Required work :: Here are some records; return them all exactly.

(Structured object records)
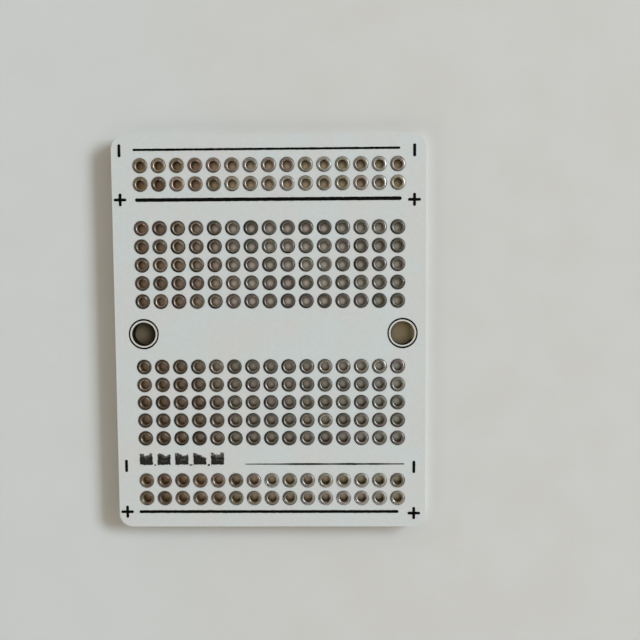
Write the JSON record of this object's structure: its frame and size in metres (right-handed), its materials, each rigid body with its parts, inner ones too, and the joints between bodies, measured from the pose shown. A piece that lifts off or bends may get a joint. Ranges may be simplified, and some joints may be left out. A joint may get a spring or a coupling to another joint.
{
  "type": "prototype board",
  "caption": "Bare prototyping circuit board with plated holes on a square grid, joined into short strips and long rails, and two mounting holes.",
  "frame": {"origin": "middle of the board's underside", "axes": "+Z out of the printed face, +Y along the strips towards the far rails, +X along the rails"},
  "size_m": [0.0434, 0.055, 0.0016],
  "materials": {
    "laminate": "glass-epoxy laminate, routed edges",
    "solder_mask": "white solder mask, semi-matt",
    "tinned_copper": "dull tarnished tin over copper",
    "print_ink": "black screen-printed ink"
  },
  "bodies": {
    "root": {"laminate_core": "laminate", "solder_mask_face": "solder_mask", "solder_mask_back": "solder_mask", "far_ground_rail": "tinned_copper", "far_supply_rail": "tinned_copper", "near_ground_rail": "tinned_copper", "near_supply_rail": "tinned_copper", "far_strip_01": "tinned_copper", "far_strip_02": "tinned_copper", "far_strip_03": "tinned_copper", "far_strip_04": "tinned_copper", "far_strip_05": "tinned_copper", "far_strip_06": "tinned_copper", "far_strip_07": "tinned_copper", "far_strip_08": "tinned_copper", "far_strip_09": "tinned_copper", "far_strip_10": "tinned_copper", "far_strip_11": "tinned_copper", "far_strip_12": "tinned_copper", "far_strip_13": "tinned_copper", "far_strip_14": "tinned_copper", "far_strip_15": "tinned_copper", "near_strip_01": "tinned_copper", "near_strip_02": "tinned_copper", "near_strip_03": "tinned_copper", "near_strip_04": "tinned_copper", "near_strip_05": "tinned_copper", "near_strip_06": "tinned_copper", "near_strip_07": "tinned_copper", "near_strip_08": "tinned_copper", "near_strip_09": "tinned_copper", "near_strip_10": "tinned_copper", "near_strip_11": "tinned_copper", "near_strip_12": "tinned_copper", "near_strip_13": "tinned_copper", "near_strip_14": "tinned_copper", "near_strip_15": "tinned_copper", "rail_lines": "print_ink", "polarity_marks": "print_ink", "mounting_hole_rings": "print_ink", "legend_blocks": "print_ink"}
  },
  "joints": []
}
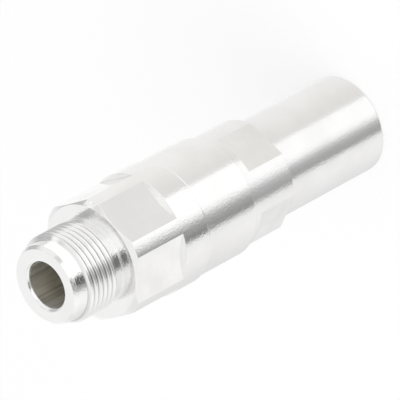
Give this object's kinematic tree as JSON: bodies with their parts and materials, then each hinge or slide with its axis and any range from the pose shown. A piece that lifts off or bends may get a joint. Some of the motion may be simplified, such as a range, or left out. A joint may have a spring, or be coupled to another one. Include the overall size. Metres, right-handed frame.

Finished answer ::
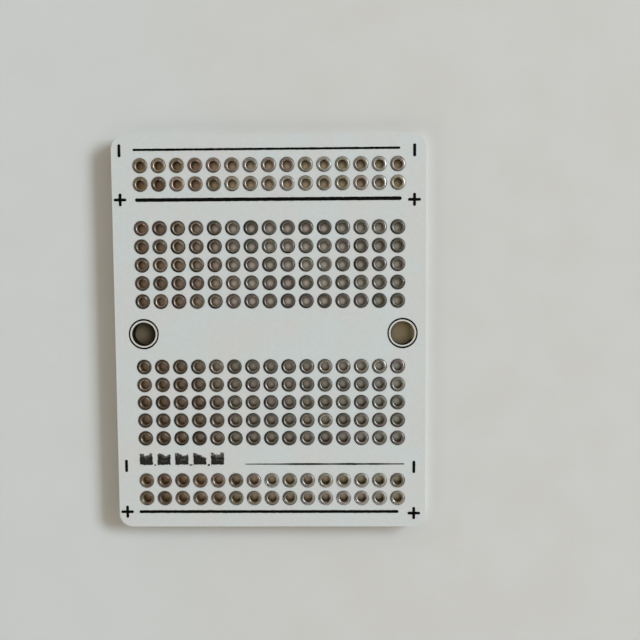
Write the JSON record of this object's structure: its frame and size in metres (right-handed), its materials, each rigid body with its parts, inner ones too, and the joints between bodies, measured from the pose shown. A piece that lifts off or bends may get a joint. Ranges may be simplified, and some joints may be left out. A joint may get a spring or a coupling to another joint.
{
  "type": "prototype board",
  "caption": "Bare prototyping circuit board with plated holes on a square grid, joined into short strips and long rails, and two mounting holes.",
  "frame": {"origin": "middle of the board's underside", "axes": "+Z out of the printed face, +Y along the strips towards the far rails, +X along the rails"},
  "size_m": [0.0434, 0.055, 0.0016],
  "materials": {
    "laminate": "glass-epoxy laminate, routed edges",
    "solder_mask": "white solder mask, semi-matt",
    "tinned_copper": "dull tarnished tin over copper",
    "print_ink": "black screen-printed ink"
  },
  "bodies": {
    "root": {"laminate_core": "laminate", "solder_mask_face": "solder_mask", "solder_mask_back": "solder_mask", "far_ground_rail": "tinned_copper", "far_supply_rail": "tinned_copper", "near_ground_rail": "tinned_copper", "near_supply_rail": "tinned_copper", "far_strip_01": "tinned_copper", "far_strip_02": "tinned_copper", "far_strip_03": "tinned_copper", "far_strip_04": "tinned_copper", "far_strip_05": "tinned_copper", "far_strip_06": "tinned_copper", "far_strip_07": "tinned_copper", "far_strip_08": "tinned_copper", "far_strip_09": "tinned_copper", "far_strip_10": "tinned_copper", "far_strip_11": "tinned_copper", "far_strip_12": "tinned_copper", "far_strip_13": "tinned_copper", "far_strip_14": "tinned_copper", "far_strip_15": "tinned_copper", "near_strip_01": "tinned_copper", "near_strip_02": "tinned_copper", "near_strip_03": "tinned_copper", "near_strip_04": "tinned_copper", "near_strip_05": "tinned_copper", "near_strip_06": "tinned_copper", "near_strip_07": "tinned_copper", "near_strip_08": "tinned_copper", "near_strip_09": "tinned_copper", "near_strip_10": "tinned_copper", "near_strip_11": "tinned_copper", "near_strip_12": "tinned_copper", "near_strip_13": "tinned_copper", "near_strip_14": "tinned_copper", "near_strip_15": "tinned_copper", "rail_lines": "print_ink", "polarity_marks": "print_ink", "mounting_hole_rings": "print_ink", "legend_blocks": "print_ink"}
  },
  "joints": []
}
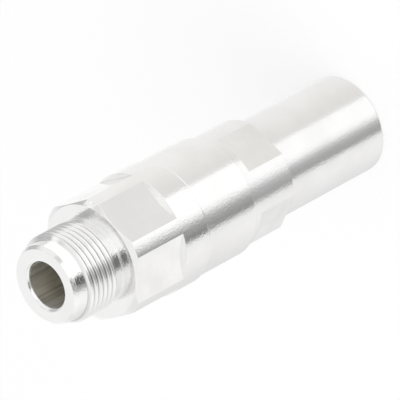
Give this object's kinematic tree as JSON: bodies with their parts and materials, then each hinge or slide with its axis and any range from the pose shown. A piece that lifts off or bends may get a joint. Some of the motion may be simplified, such as a range, or left out. A joint may have a spring, or be coupled to another one. Include the overall size. Metres, right-handed frame.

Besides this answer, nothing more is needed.